:: Dataset excerpt ::
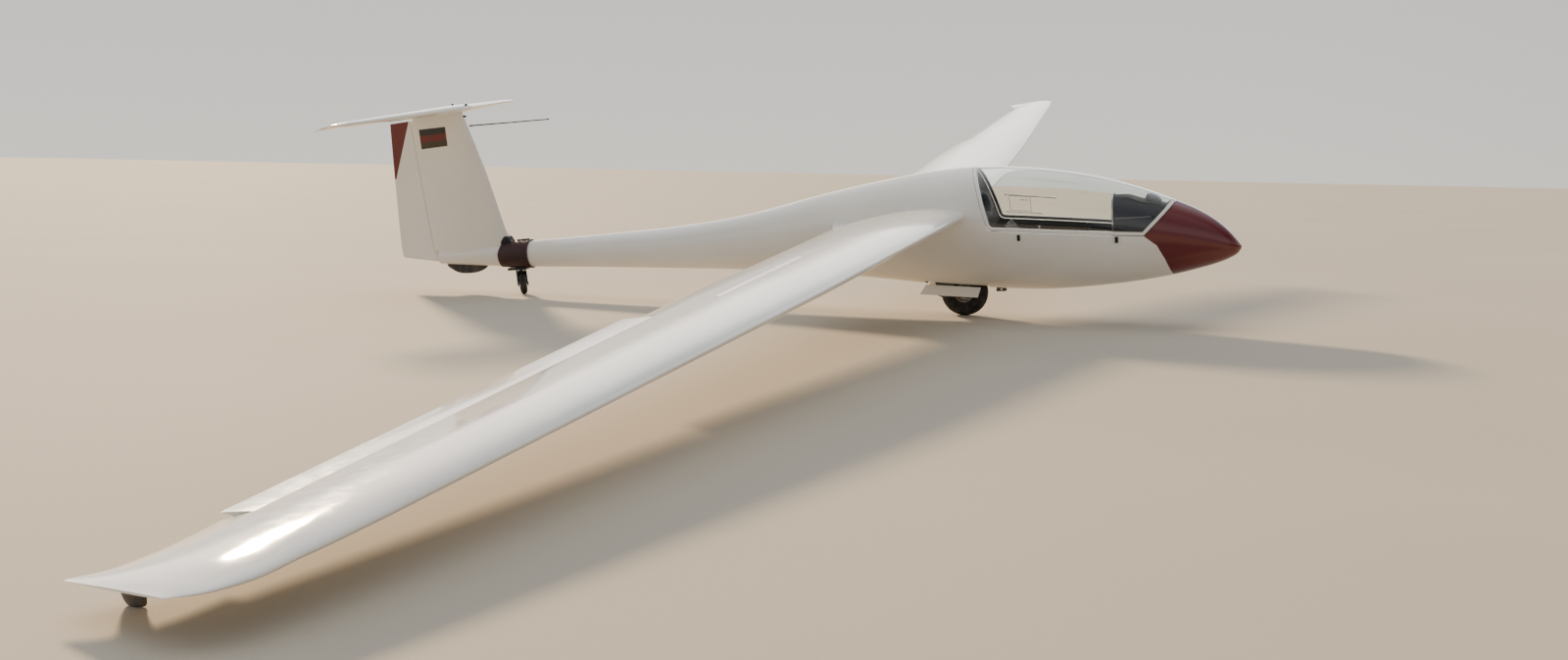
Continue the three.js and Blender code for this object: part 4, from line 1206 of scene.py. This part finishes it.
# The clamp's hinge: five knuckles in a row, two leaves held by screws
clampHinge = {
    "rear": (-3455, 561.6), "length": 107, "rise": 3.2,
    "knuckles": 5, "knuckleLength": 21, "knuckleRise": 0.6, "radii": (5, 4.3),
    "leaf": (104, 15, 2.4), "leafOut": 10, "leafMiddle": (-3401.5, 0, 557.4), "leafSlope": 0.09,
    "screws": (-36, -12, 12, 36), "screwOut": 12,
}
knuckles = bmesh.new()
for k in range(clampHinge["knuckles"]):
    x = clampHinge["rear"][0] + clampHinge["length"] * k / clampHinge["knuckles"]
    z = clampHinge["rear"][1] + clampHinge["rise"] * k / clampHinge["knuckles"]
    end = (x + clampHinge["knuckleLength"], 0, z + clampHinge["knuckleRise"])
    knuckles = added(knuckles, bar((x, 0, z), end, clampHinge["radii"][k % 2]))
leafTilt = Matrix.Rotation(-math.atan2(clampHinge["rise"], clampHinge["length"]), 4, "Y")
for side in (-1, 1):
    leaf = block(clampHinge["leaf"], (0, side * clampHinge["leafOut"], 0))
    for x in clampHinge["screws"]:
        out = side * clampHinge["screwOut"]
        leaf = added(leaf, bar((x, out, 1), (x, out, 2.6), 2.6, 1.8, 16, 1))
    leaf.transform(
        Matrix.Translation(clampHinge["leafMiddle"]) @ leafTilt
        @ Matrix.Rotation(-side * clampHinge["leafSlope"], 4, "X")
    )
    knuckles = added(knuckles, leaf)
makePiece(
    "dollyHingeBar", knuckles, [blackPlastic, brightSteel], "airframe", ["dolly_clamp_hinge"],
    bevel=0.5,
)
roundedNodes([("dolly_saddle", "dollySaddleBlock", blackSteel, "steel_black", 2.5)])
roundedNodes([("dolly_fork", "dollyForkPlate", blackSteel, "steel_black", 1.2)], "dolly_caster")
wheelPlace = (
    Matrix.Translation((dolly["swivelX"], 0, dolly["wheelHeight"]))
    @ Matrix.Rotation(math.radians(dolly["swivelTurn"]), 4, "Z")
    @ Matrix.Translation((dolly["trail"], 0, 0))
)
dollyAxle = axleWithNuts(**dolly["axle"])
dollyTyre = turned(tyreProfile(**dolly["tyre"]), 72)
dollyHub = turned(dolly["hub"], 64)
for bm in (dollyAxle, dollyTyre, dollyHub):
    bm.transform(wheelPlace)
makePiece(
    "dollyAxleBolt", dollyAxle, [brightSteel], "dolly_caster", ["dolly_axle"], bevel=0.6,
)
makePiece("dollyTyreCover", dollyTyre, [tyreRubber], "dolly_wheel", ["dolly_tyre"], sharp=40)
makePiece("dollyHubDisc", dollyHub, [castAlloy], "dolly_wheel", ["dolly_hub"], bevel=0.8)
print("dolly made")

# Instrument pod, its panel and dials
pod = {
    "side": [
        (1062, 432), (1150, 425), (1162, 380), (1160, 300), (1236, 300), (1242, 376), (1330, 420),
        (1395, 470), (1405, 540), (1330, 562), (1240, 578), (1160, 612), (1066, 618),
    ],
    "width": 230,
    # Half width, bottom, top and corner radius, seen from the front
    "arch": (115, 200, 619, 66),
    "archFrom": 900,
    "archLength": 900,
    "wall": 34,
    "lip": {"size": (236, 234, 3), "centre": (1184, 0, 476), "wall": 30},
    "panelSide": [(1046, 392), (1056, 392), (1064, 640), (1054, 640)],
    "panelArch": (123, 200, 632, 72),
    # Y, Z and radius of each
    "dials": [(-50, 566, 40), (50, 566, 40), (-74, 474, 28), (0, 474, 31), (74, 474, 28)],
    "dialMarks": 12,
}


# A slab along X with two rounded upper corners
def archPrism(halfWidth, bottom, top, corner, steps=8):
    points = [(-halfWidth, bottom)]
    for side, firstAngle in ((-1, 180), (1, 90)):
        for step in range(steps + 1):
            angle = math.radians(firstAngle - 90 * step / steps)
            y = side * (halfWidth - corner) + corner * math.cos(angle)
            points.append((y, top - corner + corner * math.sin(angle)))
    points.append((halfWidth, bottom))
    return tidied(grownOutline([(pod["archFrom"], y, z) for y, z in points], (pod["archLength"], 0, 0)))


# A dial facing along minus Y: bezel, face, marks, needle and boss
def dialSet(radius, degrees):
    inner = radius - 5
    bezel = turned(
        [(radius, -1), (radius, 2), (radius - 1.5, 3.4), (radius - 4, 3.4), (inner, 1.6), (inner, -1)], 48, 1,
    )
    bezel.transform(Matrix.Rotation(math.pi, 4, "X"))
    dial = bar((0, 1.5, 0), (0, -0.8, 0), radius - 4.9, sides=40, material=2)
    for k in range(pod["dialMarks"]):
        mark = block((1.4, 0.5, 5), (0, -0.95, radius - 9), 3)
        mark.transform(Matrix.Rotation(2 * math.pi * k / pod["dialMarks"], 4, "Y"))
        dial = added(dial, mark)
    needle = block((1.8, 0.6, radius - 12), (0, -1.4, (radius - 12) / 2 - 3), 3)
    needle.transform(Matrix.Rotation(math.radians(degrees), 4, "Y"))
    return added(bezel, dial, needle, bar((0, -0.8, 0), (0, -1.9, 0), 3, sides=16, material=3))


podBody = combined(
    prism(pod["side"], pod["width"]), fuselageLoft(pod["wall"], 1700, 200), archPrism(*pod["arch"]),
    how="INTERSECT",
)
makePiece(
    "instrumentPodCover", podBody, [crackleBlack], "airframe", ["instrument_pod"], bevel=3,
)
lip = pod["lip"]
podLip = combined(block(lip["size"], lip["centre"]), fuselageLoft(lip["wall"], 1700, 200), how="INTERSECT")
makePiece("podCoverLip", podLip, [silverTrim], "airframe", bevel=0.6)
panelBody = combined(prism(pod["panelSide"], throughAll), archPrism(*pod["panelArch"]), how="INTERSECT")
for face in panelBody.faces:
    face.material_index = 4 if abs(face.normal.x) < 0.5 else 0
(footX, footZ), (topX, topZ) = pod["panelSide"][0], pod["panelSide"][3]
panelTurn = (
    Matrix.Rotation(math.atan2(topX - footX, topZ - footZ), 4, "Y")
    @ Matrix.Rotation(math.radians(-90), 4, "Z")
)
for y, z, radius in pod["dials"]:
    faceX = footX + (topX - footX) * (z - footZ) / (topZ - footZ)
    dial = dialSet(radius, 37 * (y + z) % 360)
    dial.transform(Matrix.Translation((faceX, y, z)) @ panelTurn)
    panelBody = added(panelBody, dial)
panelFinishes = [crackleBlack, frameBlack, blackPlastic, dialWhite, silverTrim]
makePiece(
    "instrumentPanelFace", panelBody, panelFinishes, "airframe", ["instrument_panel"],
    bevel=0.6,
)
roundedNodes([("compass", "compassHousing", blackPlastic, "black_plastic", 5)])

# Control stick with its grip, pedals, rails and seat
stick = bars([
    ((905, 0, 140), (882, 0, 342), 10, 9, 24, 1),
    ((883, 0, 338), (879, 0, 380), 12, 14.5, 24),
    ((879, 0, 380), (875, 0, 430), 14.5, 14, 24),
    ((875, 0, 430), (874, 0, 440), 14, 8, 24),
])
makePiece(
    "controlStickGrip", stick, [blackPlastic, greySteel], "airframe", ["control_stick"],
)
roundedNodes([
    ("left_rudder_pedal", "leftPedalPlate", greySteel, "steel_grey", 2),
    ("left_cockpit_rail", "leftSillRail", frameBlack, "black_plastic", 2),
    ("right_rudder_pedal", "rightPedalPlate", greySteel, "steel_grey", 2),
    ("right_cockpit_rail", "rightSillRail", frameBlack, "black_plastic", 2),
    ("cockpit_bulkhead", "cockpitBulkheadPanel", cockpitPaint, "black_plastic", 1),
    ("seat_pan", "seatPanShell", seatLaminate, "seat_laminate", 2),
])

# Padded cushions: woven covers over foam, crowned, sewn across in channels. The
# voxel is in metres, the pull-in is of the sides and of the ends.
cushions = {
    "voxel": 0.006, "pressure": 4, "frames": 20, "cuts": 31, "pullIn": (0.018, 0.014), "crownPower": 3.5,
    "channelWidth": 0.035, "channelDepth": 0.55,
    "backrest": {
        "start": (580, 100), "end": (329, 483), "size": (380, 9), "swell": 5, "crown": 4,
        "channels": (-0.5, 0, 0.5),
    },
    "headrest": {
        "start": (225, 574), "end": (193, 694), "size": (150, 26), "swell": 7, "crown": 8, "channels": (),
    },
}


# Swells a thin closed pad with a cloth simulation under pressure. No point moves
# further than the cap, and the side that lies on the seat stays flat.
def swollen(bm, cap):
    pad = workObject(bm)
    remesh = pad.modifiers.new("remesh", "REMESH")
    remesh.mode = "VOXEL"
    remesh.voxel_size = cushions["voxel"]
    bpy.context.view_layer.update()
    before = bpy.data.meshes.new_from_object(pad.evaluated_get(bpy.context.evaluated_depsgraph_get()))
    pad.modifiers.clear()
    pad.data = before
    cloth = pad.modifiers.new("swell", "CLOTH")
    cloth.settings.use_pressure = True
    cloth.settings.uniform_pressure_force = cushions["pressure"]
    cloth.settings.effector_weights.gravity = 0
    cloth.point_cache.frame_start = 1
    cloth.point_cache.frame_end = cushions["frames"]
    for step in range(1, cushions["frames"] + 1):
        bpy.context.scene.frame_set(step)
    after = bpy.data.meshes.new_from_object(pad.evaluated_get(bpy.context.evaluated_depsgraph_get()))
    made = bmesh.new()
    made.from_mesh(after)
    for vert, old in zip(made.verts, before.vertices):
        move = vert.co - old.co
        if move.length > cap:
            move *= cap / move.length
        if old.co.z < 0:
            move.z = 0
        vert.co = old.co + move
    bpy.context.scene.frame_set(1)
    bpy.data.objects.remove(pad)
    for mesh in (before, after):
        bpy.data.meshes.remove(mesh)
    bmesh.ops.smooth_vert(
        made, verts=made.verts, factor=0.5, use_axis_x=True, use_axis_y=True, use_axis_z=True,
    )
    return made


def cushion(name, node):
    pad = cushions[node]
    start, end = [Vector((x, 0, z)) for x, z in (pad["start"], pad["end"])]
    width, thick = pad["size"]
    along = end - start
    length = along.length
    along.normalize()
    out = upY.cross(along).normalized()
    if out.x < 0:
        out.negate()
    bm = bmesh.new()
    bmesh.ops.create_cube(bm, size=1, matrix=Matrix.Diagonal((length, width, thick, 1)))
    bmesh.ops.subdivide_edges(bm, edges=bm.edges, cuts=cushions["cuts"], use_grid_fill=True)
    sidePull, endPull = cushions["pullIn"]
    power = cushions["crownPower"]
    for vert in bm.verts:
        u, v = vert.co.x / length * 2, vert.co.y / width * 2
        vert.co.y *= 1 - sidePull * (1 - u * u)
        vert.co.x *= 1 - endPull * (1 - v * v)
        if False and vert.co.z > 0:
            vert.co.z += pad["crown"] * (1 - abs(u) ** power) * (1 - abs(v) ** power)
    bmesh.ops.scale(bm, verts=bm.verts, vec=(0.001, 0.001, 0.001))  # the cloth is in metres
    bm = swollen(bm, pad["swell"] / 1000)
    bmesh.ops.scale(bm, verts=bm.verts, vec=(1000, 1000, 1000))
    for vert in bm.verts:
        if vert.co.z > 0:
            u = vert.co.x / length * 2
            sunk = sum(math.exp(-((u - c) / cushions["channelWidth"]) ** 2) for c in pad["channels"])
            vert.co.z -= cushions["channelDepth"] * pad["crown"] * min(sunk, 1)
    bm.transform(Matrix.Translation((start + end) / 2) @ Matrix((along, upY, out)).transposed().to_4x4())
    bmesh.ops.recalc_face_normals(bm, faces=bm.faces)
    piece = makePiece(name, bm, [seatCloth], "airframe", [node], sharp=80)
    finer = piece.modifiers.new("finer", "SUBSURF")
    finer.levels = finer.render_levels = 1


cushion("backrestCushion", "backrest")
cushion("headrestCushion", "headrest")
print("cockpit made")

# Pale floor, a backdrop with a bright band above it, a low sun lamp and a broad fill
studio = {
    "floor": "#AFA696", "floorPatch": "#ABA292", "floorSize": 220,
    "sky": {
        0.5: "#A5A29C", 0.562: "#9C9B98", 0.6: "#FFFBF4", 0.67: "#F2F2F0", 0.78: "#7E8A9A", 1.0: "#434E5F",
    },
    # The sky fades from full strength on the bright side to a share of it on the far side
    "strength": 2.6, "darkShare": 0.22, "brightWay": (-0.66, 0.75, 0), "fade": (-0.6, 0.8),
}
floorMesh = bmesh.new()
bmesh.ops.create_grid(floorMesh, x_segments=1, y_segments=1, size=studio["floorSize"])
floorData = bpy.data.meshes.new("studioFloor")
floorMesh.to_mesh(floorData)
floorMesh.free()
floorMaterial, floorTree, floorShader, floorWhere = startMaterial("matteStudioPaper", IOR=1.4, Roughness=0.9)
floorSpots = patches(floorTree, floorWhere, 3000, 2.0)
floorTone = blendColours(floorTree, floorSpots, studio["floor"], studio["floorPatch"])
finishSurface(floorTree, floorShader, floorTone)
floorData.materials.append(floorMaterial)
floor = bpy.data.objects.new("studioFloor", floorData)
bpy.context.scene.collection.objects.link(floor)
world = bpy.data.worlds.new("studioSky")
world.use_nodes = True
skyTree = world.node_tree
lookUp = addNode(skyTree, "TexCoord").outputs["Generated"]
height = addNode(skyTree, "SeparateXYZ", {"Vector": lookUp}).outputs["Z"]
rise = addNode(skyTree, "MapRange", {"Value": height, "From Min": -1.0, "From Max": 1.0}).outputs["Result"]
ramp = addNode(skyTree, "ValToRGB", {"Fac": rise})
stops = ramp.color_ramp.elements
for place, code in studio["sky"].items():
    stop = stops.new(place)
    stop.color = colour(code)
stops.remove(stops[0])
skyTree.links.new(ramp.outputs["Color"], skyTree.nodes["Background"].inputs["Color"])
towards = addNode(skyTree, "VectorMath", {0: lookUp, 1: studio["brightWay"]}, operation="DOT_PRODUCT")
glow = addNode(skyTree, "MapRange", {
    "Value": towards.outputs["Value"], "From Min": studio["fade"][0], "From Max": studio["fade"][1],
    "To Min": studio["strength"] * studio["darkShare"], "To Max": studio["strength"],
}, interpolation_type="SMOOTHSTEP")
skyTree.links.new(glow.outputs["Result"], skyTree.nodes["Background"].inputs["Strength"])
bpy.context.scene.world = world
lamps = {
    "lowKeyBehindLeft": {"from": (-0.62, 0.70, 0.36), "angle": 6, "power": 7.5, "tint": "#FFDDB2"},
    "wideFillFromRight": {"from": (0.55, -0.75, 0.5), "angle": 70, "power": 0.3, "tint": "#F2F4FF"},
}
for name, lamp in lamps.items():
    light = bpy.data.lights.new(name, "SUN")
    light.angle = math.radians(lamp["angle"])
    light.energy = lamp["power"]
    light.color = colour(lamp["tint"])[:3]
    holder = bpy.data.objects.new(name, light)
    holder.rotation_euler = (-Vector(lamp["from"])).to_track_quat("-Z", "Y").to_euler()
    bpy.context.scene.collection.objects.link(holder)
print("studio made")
:::
## Given request
Copy each line that contains the word "scene".

## Result of this exercise
Continue the three.js and Blender code for this object: part 4, from line 1206 of scene.py. This part finishes it.
        bpy.context.scene.frame_set(step)
    bpy.context.scene.frame_set(1)
bpy.context.scene.collection.objects.link(floor)
bpy.context.scene.world = world
    bpy.context.scene.collection.objects.link(holder)